Una cincuentena de las adquisiciones más preciadas del empresario -entre las que figuran obras maestras del impresionismo como «El niño del chaleco rojo» de Cézanne, «Campo de amapolas en Vetheuil» de Monet o «El sembrador a la puesta de sol» de Van Gogh- se exponen hasta octubre en la Fundación L’Hermitage de Lausana (Suiza).
La muestra inaugurada hoy propone un recorrido por la revolución impresionista a través de Manet, Gauguin, Pissarro, Sisley, Degas y Renoir, y, además, dedica un espacio tanto a sus predecesores -Ingres, Coubert o Delacroix- como a aquellos que continuaron innovando a lo largo del siglo XX como Picasso y Braque.
«Bührle consideraba el arte una parte muy privada e íntima de su vida, en la que se refugiaba del estrés que le provocaba de su trabajo», explicó a Efe Lukas Gloor, director de la Fundación Emil Bührle, cuyos fondos artísticos se mostrarán de forma itinerante hasta 2020, cuando se inaugurará un espacio fijo en la Kunsthaus de Zúrich.
Nacido en el seno de una familia humilde de la región alemana de Baden, Bührle cursó estudios de Filología, pero no fue hasta 1913 cuando el coleccionista descubrió su pasión por el arte en un viaje a Berlín.
El joven quedó cautivado por el uso de la luz y el color de las obras impresionistas, estilo que, en la época, dividía a la comunidad artística entre acérrimos admiradores de su vanguardismo y detractores que no lo consideraban digno de un museo.
Con el estallido de la Primera Guerra Mundial (1914-1918), Bührle combatió en las filas alemanas, una experiencia que endureció su carácter.
«La mayoría de hombres salen debilitados de una contienda así, pero la guerra hizo de él un líder, un cazador», aseguró Gloor.
Después del armisticio, se produjo un hecho clave en su vida: su unidad fue transferida a Magdeburgo, donde residió en casa del banquero y accionista de una productora de armas Ernst Schalk, que se convirtió en su suegro y le inició en su carrera armamentística.
La industria bélica alemana se deslocalizó a países neutrales como Suiza, y así, en 1923, Bührle se mudó a Zúrich para dirigir la empresa Oerlikon, cuya adquisición en 1938 le permitió disfrutar de una cómoda situación económica y empezar a coleccionar arte.
Su fortuna se amplió gracias al comienzo de la Segunda Guerra Mundial (1939-1945), conflicto en que proporcionó armas y munición al Tercer Reich, algo que le valió a Bührle, ya convertido en suizo, un puesto en la lista negra de las potencias aliadas después de su victoria.

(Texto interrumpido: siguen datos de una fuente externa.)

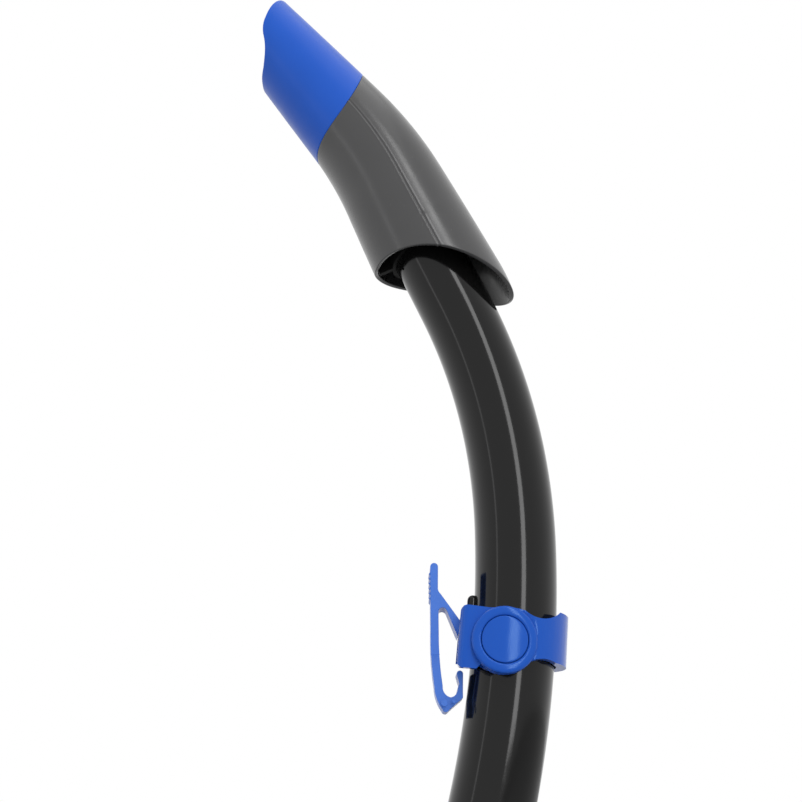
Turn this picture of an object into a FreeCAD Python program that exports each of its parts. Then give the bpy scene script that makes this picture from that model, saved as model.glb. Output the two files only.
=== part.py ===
"""Semi-dry snorkel: a curved oval tube with a splash cowl, a mask-strap keeper, a flexible hose and a purge chamber.

Millimetres. +Z is up along the tube, +X points away from the diver's head, and the mask strap runs along Y.
The origin is the centre of the slot that takes the mask strap.
"""
import FreeCAD, Part
import math
import os
import Sketcher
from FreeCAD import Placement, Rotation, Vector

SIZES = {
    # the tube's centre line, from its straightest point, the bend
    "bend_x": 23.65,             # bend, from the strap slot
    "bend_z": 38.0,
    "lower_radius": 360.0,       # gentle bend below, where the keeper rides
    "lower_angle": 18.0,
    "upper_radius": 208.0,       # tighter bend above
    "upper_angle": 25.0,
    "neck_length": 50.0,         # straight length inside the cowl
    "crown_radius": 155.0,       # last bend, under the cap
    "crown_angle": 13.0,
    # tube
    "tube_wide": 27.3,
    "tube_deep": 31.0,
    "tube_top_wide": 25.2,
    "tube_top_deep": 28.9,
    "tube_wall": 2.2,
    "tube_top": 47.0,            # above the upper bend
    "stop_height": 2.6,          # moulded stop above the keeper
    "stop_deep": 5.0,
    "stop_length": 5.7,
    # plug-in ends for the hose and the mouthpiece
    "spigot_radius": 12.6,
    "spigot_wall": 2.0,
    "spigot_length": 16.0,
    "tube_taper": 12.0,          # length over which the oval turns round
    "fit_gap": 0.05,             # running fits
    "soft_gap": 0.3,             # between pieces that only stand beside each other
    # cowl and cap
    "rim_wide": 44.6,
    "rim_deep": 46.5,
    "cap_wide": 26.5,            # where the taper ends, in the mouth
    "cap_deep": 32.0,
    "shell_wall": 1.5,
    "skirt_start": 22.0,         # sections start this far below the upper bend's end
    "taper_end": 150.0,          # and stop tapering this far above it
    "rim_height": 7.6,           # middle of the skirt's rim above the upper bend's end
    "rim_tilt": 35.5,
    "rim_arch": 5.2,
    "seam_height": 84.0,         # seam's lowest point, in front
    "seam_tilt": 23.0,
    "seam_rise": 7.4,            # from there to the rim's full width
    "lap_length": 6.0,
    "lap_wall": 1.2,
    "mouth_reach": 93.6,         # cap's lower lip, left of the bend
    "apex_height": 217.5,        # mouth's highest point, above the bend
    "apex_inset": 9.6,           # and its distance in from the lip
    "mouth_bow": 1.15,
    "swell_drop": 20.1,          # swelling in the mouth's edge, below the apex
    "swell_inset": 1.45,
    "dip_drop": 28.0,            # and the dip under it
    "dip_inset": 2.3,
    "lip_drop": 34.6,
    "lip_round": 1.3,
    # spacer and deflector in the cowl
    "spacer_height": 22.0,
    "spacer_length": 14.0,
    "spacer_wall": 1.6,
    "rib_thick": 2.4,
    "deflector_lap": 8.0,
    "deflector_length": 31.0,
    "deflector_wall": 1.4,
    "deflector_tilt": 45.0,
    # keeper, in a frame on the tube's centre line
    "keeper_drop": 34.0,         # below the bend
    "keeper_gap": 0.5,
    "band_wall": 3.25,
    "band_top": 8.7,             # outer end of the band
    "band_bottom": 7.5,
    "block_reach": 18.9,
    "block_half": 17.0,
    "block_top": 7.7,
    "block_bottom": 12.0,
    "block_round": 3.5,
    "corner_round": 2.2,         # block's corners, seen from the front
    "front_plate": 3.0,          # full-height front of the block
    "underside_tilt": 8.0,       # behind it the underside rises to the back
    "waist_x": 8.5,
    "waist_top": 5.6,
    "waist_bottom": 7.0,
    "boss_x": -4.4,
    "boss_z": -2.6,
    "boss_radius": 10.4,
    "boss_stand": 1.7,           # above the band's front
    "recess_radius": 7.5,
    "recess_depth": 0.9,
    "disc_gap": 0.1,
    "disc_thick": 1.1,
    # strap clip, from its pivot
    "pivot_x": -17.5,            # pivot, from the tube's centre line at the keeper, level with it
    "pivot_z": 3.0,
    "pocket_top": 7.6,           # room for the clip above and below the pivot
    "pocket_bottom": 5.6,
    "clip_deep": 10.0,
    "pivot_radius": 0.95,
    "pivot_seat": 2.0,           # depth of each seat in the block's cheeks
    "eye_radius": 1.5,
    "bar_reach": 7.35,           # bar's inner face
    "bar_thick": 2.6,
    "press_height": 22.1,
    "strut_top": 11.9,
    "strut_bottom": 7.0,
    "hook_drop": 21.4,
    "hook_width": 6.45,
    "hook_floor": 4.6,
    "arm_height": 8.4,
    "nose_reach": 0.2,
    "tooth_count": 6,
    "tooth_pitch": 1.65,
    "tooth_height": 0.55,
    # hose
    "hose_radius": 72.0,
    "hose_turn": 57.0,
    "hose_outer": 12.4,
    "hose_wall": 1.6,
    "ridge_count": 10,
    "ridge_height": 2.7,
    "cuff_length": 17.0,
    "cuff_wall": 2.4,
    "ring_width": 5.0,
    "ring_wall": 1.4,
    # purge chamber
    "chamber_radius": 20.0,
    "chamber_wall": 2.0,
    "chamber_skirt": 14.0,
    "flange_radius": 21.6,
    "flange_thick": 2.4,
    "seat_thick": 1.8,
    "seal_thick": 1.0,
    "window_count": 6,
    "hub_radius": 3.4,
    "window_radius": 12.6,
    "flap_radius": 14.2,
    "flap_thick": 0.8,
    "stem_radius": 1.5,
    "flap_travel": 1.2,
    "bulb_radius": 2.3,
    "cover_wall": 1.8,
    "cover_depth": 12.0,
    "slot_count": 10,
    "slot_width": 3.0,
    # mouthpiece
    "neck_wall": 2.4,
    "neck_length_soft": 16.0,
    "mouth_wide": 34.0,
    "mouth_tall": 21.0,
    "flange_wide": 62.0,
    "flange_tall": 38.0,
    "shield_thick": 2.6,
    "shield_radius": 60.0,
    "bite_length": 16.0,
    "bite_gap": 13.0,
    "bite_wide": 13.0,
    "bite_thick": 3.4,
    "lug_tall": 9.0,
    "lug_thick": 2.4,
    "tie_width": 4.0,
    "tie_wall": 1.3,
    "tie_head": 6.0,
}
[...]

Sin embargo, después de unos años difíciles, y al ser uno de los pocos productores de armas cuyas fábricas quedaron «intactas» en el Viejo Continente, el inicio de la Guerra Fría le permitió restablecer las relaciones con el bloque ganador, especialmente con EEUU y los miembros de la OTAN.
Bührle nunca dejó de comprar obras de arte, incluso durante el conflicto, aunque la adquisición de forma masiva se produjo en los últimos seis años de su vida, entre 1951 y 1956, cuando el empresario conseguía una pintura al día de media.
Como todos los coleccionistas que adquirieron obras durante la Segunda Guerra Mundial en Suiza, se enfrentó a un Tribunal Federal creado para averiguar si las piezas habían sido robadas en territorios ocupados por el régimen nazi.
El veredicto señaló que trece de sus obras no le pertenecían legalmente, decisión que el empresario acató pero intentó revertir con ofertas de recompras a sus propietarios legítimos.
Al final, obtuvo nueve obras de nuevo, dos de las cuales, -un retrato de Corot y un paisaje de Sisley-, se exponen en la selección que acoge la Fundación L’Hermitage.
«No podemos estar seguros al cien por cien de que no haya más obras robadas en la colección», reconoció el director de la Fundación Bührle que, en una apuesta por la transparencia, ha publicado junto al catálogo de la exposición una lista que detalla la procedencia y el valor pagado por las 633 piezas que forman el fondo que gestionan.
Aunque no se sabe con certeza la cantidad, su adquisición más cara fue un autorretrato de Rembrandt, que más tarde se probaría falso.
Al coleccionista le costó dos guerras, veinte años y aproximadamente 38 millones de francos suizos, cumplir su sueño de juventud, que le persiguió desde aquel día en Berlín, cuando descubrió el impresionismo.